McGee Group, a midsize construction and engineering contractor, provides demolition, building and other services, typically at 20 to 25 sites at a time. Its garage houses more than three dozen 32-ton tipper (dump) trucks that travel to the job sites to pick up or deliver material.
In the past, McGee relied on its drivers to conduct inspections before they took their trucks onto the road, having them walk around their vehicles and conduct a visual inspection in order to make sure there were no loose parts, bald tires, broken mirrors or turn signals. They recorded the results in small booklets. However, management lacked access to those booklets while the trucks were being operated. Furthermore, the company was unable to ensure that a driver actually exited his truck and conducted every inspection, rather than simply checking off information within the booklet. In addition, if a driver discovered a problem with his vehicle, he would have to report it to the office via a phone call, which typically led to a series of additional calls and e-mails before the appropriate maintenance worker could be sent onsite.

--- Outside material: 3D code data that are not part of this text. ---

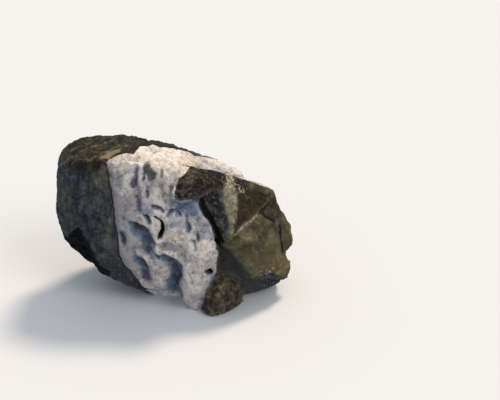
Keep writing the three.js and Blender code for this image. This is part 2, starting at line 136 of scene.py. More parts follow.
# Three numbers from -1 to 1 for each cell, always the same for the same cell.
def cellNumbers(centres):
    mixer = np.array([[12.9, 39.3, 73.2], [78.2, 11.1, 52.2], [37.7, 83.2, 9.15]])
    scatter = 43758.5
    return 2 * np.modf(np.abs(np.sin(centres @ mixer)) * scatter)[0] - 1


# How far places are from a line of points in a plane, whether they lie to the right of it or
# above it, and how far along it they are, from 0 to 1. Lines are drawn downwards or from left to
# right.
def distanceToLine(across, up, line):
    nearest = np.full(len(across), np.inf)
    beyond = np.zeros(len(across), dtype=bool)
    way = np.zeros(len(across))
    for n, ((ax, az), (bx, bz)) in enumerate(zip(line, line[1:])):
        dx, dz = bx - ax, bz - az
        along = np.clip(((across - ax) * dx + (up - az) * dz) / (dx * dx + dz * dz), 0, 1)
        gap = np.hypot(across - ax - along * dx, up - az - along * dz)
        closer = gap < nearest
        nearest = np.where(closer, gap, nearest)
        beyond = np.where(closer, dx * (up - az) > dz * (across - ax), beyond)
        way = np.where(closer, (n + along) / (len(line) - 1), way)
    return nearest, beyond, way


# How far points are from a line that is drawn in the front view.
def fromFrontLine(points, line):
    return distanceToLine(points[:, 0], points[:, 2], line)[0]


# The distance to a closed outline in the front view, above zero inside it.
def insideOutline(points, outline):
    x, z = points[:, 0], points[:, 2]
    closed = outline + outline[:1]
    inside = np.zeros(len(points), dtype=bool)
    for (ax, az), (bx, bz) in zip(closed, closed[1:]):
        if az != bz:
            crosses = (az > z) != (bz > z)
            inside ^= crosses & (x < ax + (z - az) * (bx - ax) / (bz - az))
    nearest = fromFrontLine(points, closed)
    return np.where(inside, nearest, -nearest)


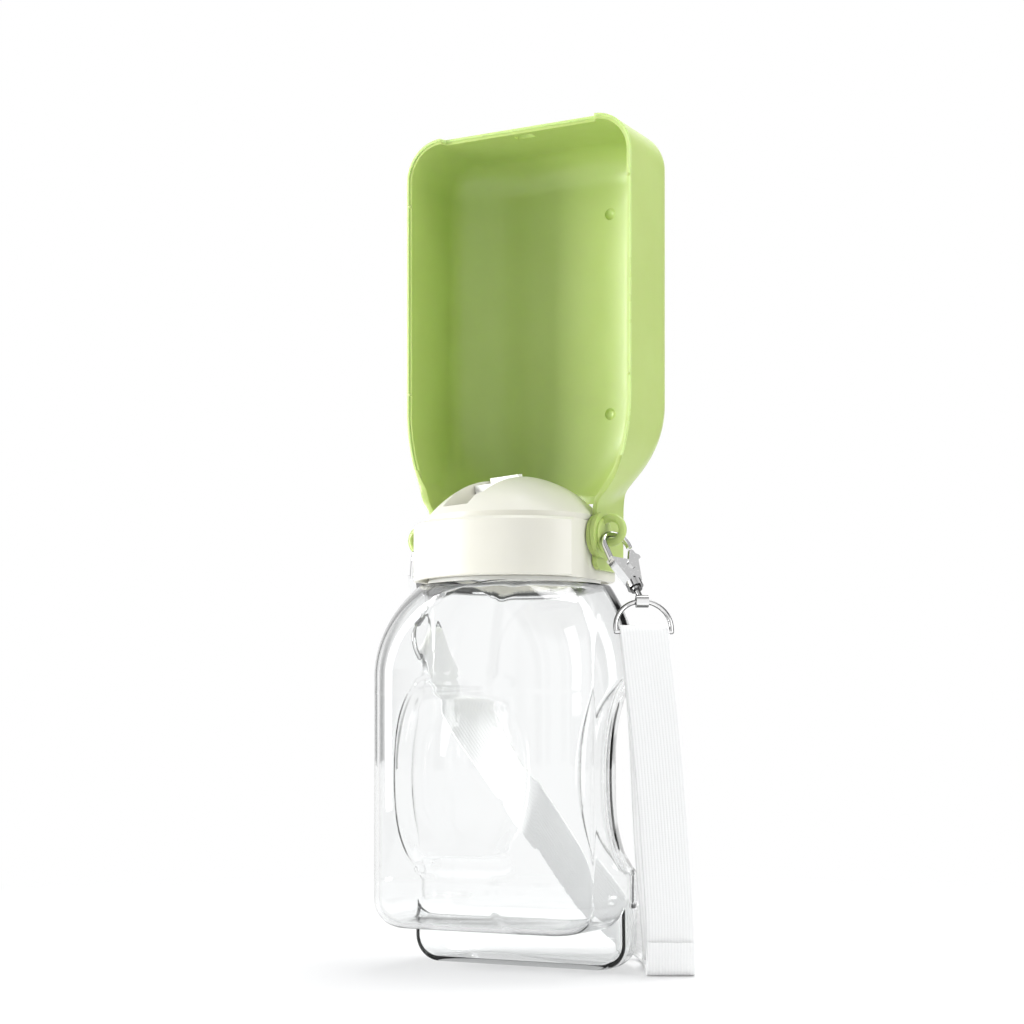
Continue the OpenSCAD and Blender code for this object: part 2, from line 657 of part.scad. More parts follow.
bottle_body();
neck_gasket();
collar_ring();
hinge_pin(1);  // hinge_pin_right
hinge_pin(-1);  // hinge_pin_left
knob(1);  // knob_right
knob(-1);  // knob_left
trough();
lid_gasket();
dome_lid();
lid_liner();
outlet_valve();
flow_slider();
hook(1);  // hook_right
hook(-1);  // hook_left
gate(1);  // gate_right
gate(-1);  // gate_left
gate_spring(1);  // gate_spring_right
gate_spring(-1);  // gate_spring_left
rivet(1);  // rivet_right
rivet(-1);  // rivet_left
swivel(1);  // swivel_right
swivel(-1);  // swivel_left
d_ring(1);  // d_ring_right
d_ring(-1);  // d_ring_left
strap();
strap_end_right();
strap_end_left();
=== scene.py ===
# Dog travel water bottle. Shapes are written in millimetres about the cap's axis and
# set down in the part's frame by place().
import json
import math
import bmesh
import bpy
import numpy as np
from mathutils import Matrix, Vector

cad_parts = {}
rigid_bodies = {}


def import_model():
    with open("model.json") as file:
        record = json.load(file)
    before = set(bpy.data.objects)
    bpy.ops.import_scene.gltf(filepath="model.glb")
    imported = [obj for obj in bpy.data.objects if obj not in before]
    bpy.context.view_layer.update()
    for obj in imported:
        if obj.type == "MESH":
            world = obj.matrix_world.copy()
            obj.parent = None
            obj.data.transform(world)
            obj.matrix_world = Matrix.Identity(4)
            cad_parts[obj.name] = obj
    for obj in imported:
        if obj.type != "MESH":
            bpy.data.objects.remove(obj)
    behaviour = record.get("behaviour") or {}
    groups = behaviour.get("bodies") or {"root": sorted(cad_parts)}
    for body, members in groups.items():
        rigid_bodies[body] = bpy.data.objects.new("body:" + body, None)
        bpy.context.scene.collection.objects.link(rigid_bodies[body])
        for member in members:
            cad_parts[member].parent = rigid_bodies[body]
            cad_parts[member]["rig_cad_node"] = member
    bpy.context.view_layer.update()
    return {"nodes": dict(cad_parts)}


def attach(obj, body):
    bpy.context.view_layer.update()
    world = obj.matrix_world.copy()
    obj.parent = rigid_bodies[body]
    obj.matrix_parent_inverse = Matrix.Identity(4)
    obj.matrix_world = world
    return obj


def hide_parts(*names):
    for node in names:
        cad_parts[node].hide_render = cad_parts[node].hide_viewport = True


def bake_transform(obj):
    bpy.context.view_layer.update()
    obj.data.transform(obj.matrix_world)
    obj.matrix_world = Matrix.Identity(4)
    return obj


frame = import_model()
nodes = frame["nodes"]
CAP_Y = -13.0
SIDES = ((1, "right"), (-1, "left"))


# ---------------------------------------------------------------- meshes
def place(points):
    """Millimetres about the cap's axis to metres in the part's frame."""
    p = np.asarray(points, float).reshape(-1, 3)
    return (p + [0, CAP_Y, 0]) * 0.001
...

To use the Mobilengine app, drivers are provided with a Nexus 7 tablet with a built-in NFC 13.56 MHz reader. McGee uses branded NFC RFID stickers (Mobilengine provides a variety of off-the-shelf RFID tags to make those stickers, according to Adam Dalnoki, Mobilengine's CEO). The stickers are applied to sections of a truck in which inspections are required, such as under the engine hood or at the rear near the lights. If the driver notices a problem, such as a non-working brake light or a worn tire, he can read the tag first to pinpoint the location of the trouble, and then enter a description.
Once the inspection is complete, the worker provides an electronic signature and taps the tablet against a final NFC sticker on the windshield, and all inspection data is forwarded to Mobilengine software on its server within a matter of seconds, via a Wi-Fi connection. The Mobilengine software collects and interprets the data, then forwards it to McGee's own content-management software, which puts the data into a PDF format for record-management purposes. Managers can view the information in real time to know which vehicles have been taken out of the yard, based on when inspection reports were completed, as well as who inspected them and when this occurred. The Mobilengine software can also issue an alert, such as an e-mail, to authorized parties if there is a problem with a vehicle that needs to be addressed right away.
Additionally, the McGee Group can easily provide inspection records to regulatory bodies if requested. This has become especially important in recent months, Kelly says, due to efforts by the U.K. government and the road transportation industry to prevent bicycle fatalities caused by construction vehicles.